I have a 93 heritage- i was doing my spring tune up and was draining the primary only to discover about 3 qts of engine oil in there(bikes been siting idle since oct). Thinking its the oil seal  in the crankcase. anybody ever replaced one of these? Looks straight forward but that can be decieving sometimes- pull the clutch and compensator ,then the rotor and there is the seal--any ideas would be helpfull  -- Thanks 93evorider

chadlyp

first off, if this happened when it was sitting since October, you have another issue... the dry sump motor should not fill up with 3 quarts of engine oil ever, and certainly not when it's sitting, so it should not have been there to leak into the primary in the first place... but since it has, you are experiencing an issue with the oil feed check ball which is used to keep the oil in the tank until the motor needs it... a lot of older bikes will experience a little leakage and just blow it out of the breather upon first start after a long sit, but 3 quarts is pretty excessive... most likely need to refinish the seat and replace the ball and spring while you're at it... that said, the seal should be oriented so that the lip is towards the "wet side"... on a wet primary setup like yours, this means that the lip should face the primary (or away from the motor), remember that the dry sump motor isn't supposed to fill with oil, so the motor side is considered the "dry side"... usually when changing to a dry clutch/belt drive primary we reverse this and orient the seal lip towards the motor... the newest seals from HD are a new double lip seal and should be oriented per the markings...  other than that, just lube the ID and OD of the seal with clean motor oil and be sure it goes in straight and evenly all the way around and don't damage or bend the edges (especially the thin lip edge)... i usually kind of get it started by hand and carefully and slowly work around in a circle the entire diameter of the seal several times with a dead blow hammer until it's all the way in... also check first that the bore in the case and the spacer on the ID are clean, smooth and free of scratches or burs

93evorider

thanks chadlyp
      Knew oil wasnt suppossed to leak in to the crankcase while sitting-it hasnt done this before so how do you refinish the check ball seat with out pulling the pump?

chadlyp

people say a lot of different things, but it's my contention that every one of them will introduce some kind of shavings, compound or scotch-bright fibers into the oil passages... my answer is to remove the oil pump... it's honestly not a very big job and only costs the price of a few gaskets... there is a tool designed for cutting a new seat and it is what i use, i've also heard of lapping compound on the end of everything from an old pushrod to an old checkball glued to the body of a hollowed bic pen... if you where gonna do it with lapping compound, i recommend in series course, medium and then fine grit somehow applying it to an actuall checkbell (not the one you're gonna install in the bike) and putting it down in the clean hole and rotating it clockwise-countercw-clockwise-countercw intil it cleans up... the "glued to a hollowed bic pen" thing isn't actually that bad an idea... the reason i suggest an actual checkball is because it is the only thing that we know for sure is the right size/diameter... any ways you do it, the oil pump should come off because you have to get all the shavings and/or lapping compound out

chadlyp

oh, and the bonus is that you then have all new gaskets and seals for the bottom end! and you get to inspect the oil pump for wear/damage!

93evorider

thanks for the info chadlyp
          looks like i have a little work for the weekend

Norton Commando

If your oil pump is leaking past the little ball-check, here's what you can for cheap and easy fixs.
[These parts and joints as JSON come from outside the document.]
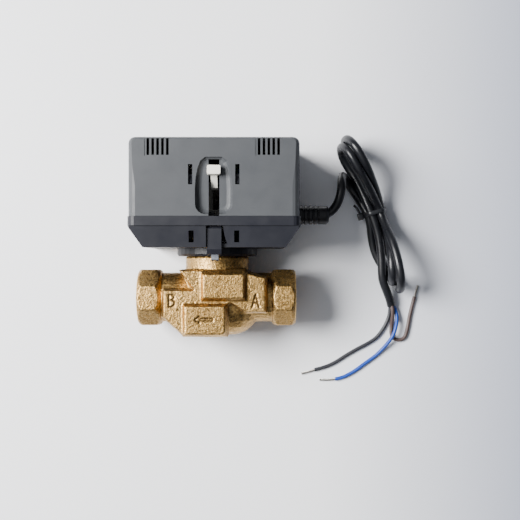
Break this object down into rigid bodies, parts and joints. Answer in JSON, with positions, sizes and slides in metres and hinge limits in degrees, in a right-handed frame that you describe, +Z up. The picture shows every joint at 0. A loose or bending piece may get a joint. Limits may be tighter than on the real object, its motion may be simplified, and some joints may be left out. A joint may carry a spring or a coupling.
{
  "type": "motorized valve actuator",
  "caption": "Motorized zone-valve actuator with manual lever and mains lead, bayonet-locked on a two-port brass valve with octagonal threaded ends.",
  "frame": {"origin": "middle of the assembly's footprint, on the surface that it lies on, without its mains lead", "axes": "+X along the pipe to port A, +Y along the valve stem from the valve to the actuator's cover, +Z up to the manual lever's side"},
  "size_m": [0.169, 0.1485, 0.0668],
  "materials": {
    "cover_grey": "fine-grained moulded mid grey ABS",
    "base_slate": "moulded dark slate nylon, slightly glossy",
    "cast_brass": "sand-cast brass with machined neck and sockets",
    "steel": "zinc-plated and bright steel",
    "lever_white": "off-white acetal",
    "gear_white": "natural acetal",
    "cage_grey": "glass-filled engineering plastic",
    "black_rubber": "glossy black PVC and rubber",
    "black_plastic": "black moulded plastic",
    "blue_core": "blue PVC insulation",
    "brown_core": "brown PVC insulation",
    "copper": "enamelled copper winding",
    "board_green": "green solder mask and terminal plastic",
    "relay_blue": "blue moulded relay case",
    "magnet_grey": "sintered ferrite"
  },
  "bodies": {
    "actuator": {"cover": "cover_grey", "base": "base_slate", "latch_housing": "base_slate", "guide_bridge": "gear_white", "circuit_board": "board_green", "relay": "relay_blue", "terminal_block": "board_green", "capacitor": "black_plastic", "bayonet_collar": "base_slate", "collar_clip": "steel", "pivot_pin": "steel", "third_gear_shaft": "steel", "second_gear_shaft": "steel", "motor_coil": "copper", "motor_can": "steel", "motor_cap": "steel", "motor_plate": "steel", "gear_plate": "steel", "plate_post_1": "steel", "plate_post_2": "steel", "plate_post_3": "steel", "end_switch_up": "black_plastic", "end_switch_down": "black_plastic", "cable_gland": "black_rubber", "inner_lead": "black_rubber", "lead_run": "black_rubber", "lead_hank": "black_rubber", "lead_tail": "black_rubber", "cable_tie": "black_plastic", "core_black": "black_rubber", "core_blue": "blue_core", "core_brown": "brown_core"},
    "valve": {"valve_body": "cast_brass", "cartridge_cage": "cage_grey", "cage_seal": "black_rubber", "bonnet_nut": "cast_brass", "stem_seal": "black_rubber"},
    "piston": {"valve_stem": "steel", "piston": "gear_white", "piston_seal": "black_rubber"},
    "drive_arm": {"drive_arm": "lever_white"},
    "stem_carriage": {"stem_carriage": "lever_white"},
    "third_gear": {"third_gear": "gear_white"},
    "second_gear": {"second_gear": "gear_white"},
    "motor_shaft": {"motor_pinion": "steel", "motor_rotor": "magnet_grey"},
    "lock_tongue": {"lock_tongue": "steel"}
  },
  "joints": [
    {"name": "manual_lever", "type": "hinge", "parent": "actuator", "child": "drive_arm", "pos_m": [0, 0.0262, 0.007], "axis": [1, 0, 0], "range_deg": [0, 19]},
    {"name": "carriage_lift", "type": "slide", "parent": "actuator", "child": "stem_carriage", "axis": [0, 1, 0], "range_m": [-0.00544, 0]},
    {"name": "piston_stroke", "type": "slide", "parent": "valve", "child": "piston", "axis": [0, 1, 0], "range_m": [-0.00544, 0]},
    {"name": "third_gear_spin", "type": "hinge", "parent": "actuator", "child": "third_gear", "pos_m": [0, 0.03893, 0.01973], "axis": [1, 0, 0], "range_deg": [-67, 0]},
    {"name": "second_gear_spin", "type": "hinge", "parent": "actuator", "child": "second_gear", "pos_m": [0, 0.03462, 0.03157], "axis": [1, 0, 0], "range_deg": [0, 214]},
    {"name": "motor_spin", "type": "hinge", "parent": "actuator", "child": "motor_shaft", "pos_m": [0, 0.02613, 0.04005], "axis": [1, 0, 0], "range_deg": [-640, 0]},
    {"name": "bayonet_turn", "type": "hinge", "parent": "actuator", "child": "valve", "pos_m": [0, -0.033, 0.0235], "axis": [0, 1, 0], "range_deg": [0, 45]},
    {"name": "tongue_lift", "type": "slide", "parent": "actuator", "child": "lock_tongue", "axis": [0, 1, 0], "range_m": [0, 0.0022], "stiffness_N_per_m": 150, "springref_m": -0.001}
  ],
  "couplings": [
    {"joint": "manual_lever", "follows": "carriage_lift", "rad_per_m": -60.901},
    {"joint": "piston_stroke", "follows": "carriage_lift", "ratio": 1},
    {"joint": "third_gear_spin", "follows": "carriage_lift", "rad_per_m": 213.15},
    {"joint": "second_gear_spin", "follows": "carriage_lift", "rad_per_m": -682.09},
    {"joint": "motor_spin", "follows": "carriage_lift", "rad_per_m": 2046.3}
  ]
}
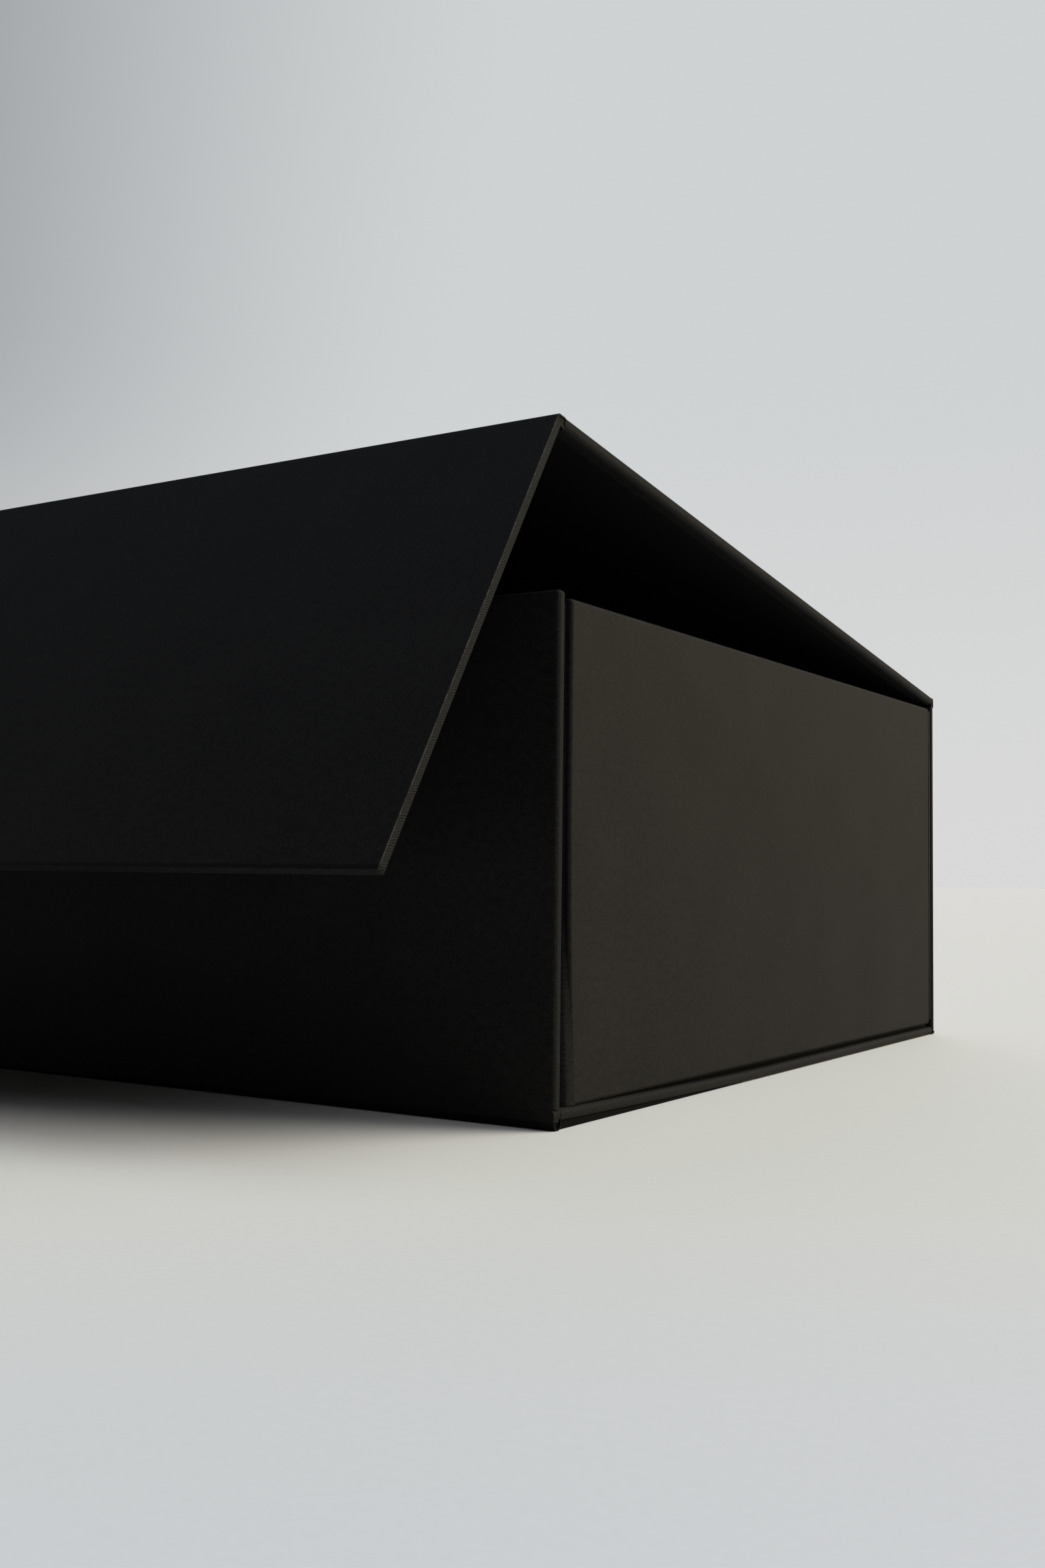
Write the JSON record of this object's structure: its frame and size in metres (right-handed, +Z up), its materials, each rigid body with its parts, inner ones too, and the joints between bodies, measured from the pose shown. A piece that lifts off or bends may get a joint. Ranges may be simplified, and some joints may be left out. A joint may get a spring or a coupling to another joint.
{
  "type": "magnetic closure presentation box",
  "caption": "Paper-wrapped folding presentation box with a hinged lid, a magnetic front flap and taped-in side walls, standing slightly open.",
  "frame": {"origin": "middle of the base's underside, on the surface that the box stands on", "axes": "+X along the box's length, +Y towards its back wall, +Z up"},
  "size_m": [0.33, 0.2823, 0.1343],
  "materials": {
    "wrap_paper": "matte",
    "fold_paper": "matte",
    "lining_paper": "matte",
    "board": "matte",
    "tape": "matte",
    "steel_disc": "satin"
  },
  "bodies": {
    "box": {"back_board": "board", "back_liner": "lining_paper", "back_wrap": "wrap_paper", "base_board": "board", "base_liner": "lining_paper", "base_wrap": "wrap_paper", "corner_web_back_left": "fold_paper", "corner_web_back_right": "fold_paper", "corner_web_front_left": "fold_paper", "corner_web_front_right": "fold_paper", "fold_back_lid": "fold_paper", "fold_base_back": "fold_paper", "fold_front_base": "fold_paper", "front_board": "board", "front_liner": "lining_paper", "front_wrap": "wrap_paper", "keeper_disc_left": "steel_disc", "keeper_disc_right": "steel_disc", "side_board_left": "board", "side_board_right": "board", "side_liner_left": "lining_paper", "side_liner_right": "lining_paper", "side_wrap_left": "wrap_paper", "side_wrap_right": "wrap_paper", "wing_board_back_left": "board", "wing_board_back_right": "board", "wing_board_front_left": "board", "wing_board_front_right": "board", "wing_tape_back_left": "tape", "wing_tape_back_right": "tape", "wing_tape_front_left": "tape", "wing_tape_front_right": "tape", "wing_wrap_back_left": "wrap_paper", "wing_wrap_back_right": "wrap_paper", "wing_wrap_front_left": "wrap_paper", "wing_wrap_front_right": "wrap_paper"},
    "lid": {"lid_board": "board", "lid_liner": "lining_paper", "lid_wrap": "wrap_paper", "fold_lid_flap": "fold_paper"},
    "flap": {"flap_board": "board", "flap_liner": "lining_paper", "flap_magnet_left": "steel_disc", "flap_magnet_right": "steel_disc", "flap_wrap": "wrap_paper"}
  },
  "joints": [
    {"name": "lid_hinge", "type": "hinge", "parent": "box", "child": "lid", "pos_m": [0, 0.114, 0.10375], "axis": [-1, 0, 0], "range_deg": [-7.6, 172.4], "deforming": ["fold_back_lid"]},
    {"name": "flap_hinge", "type": "hinge", "parent": "lid", "child": "flap", "pos_m": [0, -0.11492, 0.13429], "axis": [-1, 0, 0], "range_deg": [-24.1, 65.9], "deforming": ["fold_lid_flap"]}
  ]
}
First buy two new ball checks.  Then remove and discard the ball-check from your pump and install one of the new balls in its place. Next, lightly but firmly tap the new ball into the seat of the pump using a hammer and a suitable rod.  I use a wooden dowel and a small ball-peen hammer.  Next remove the ball that you just pounded against the pump seat and install a the second new ball that you purchased.  Reinstall the spring and threaded cap and your done!
Remember, you can sleep in your car, but you can't drive your house.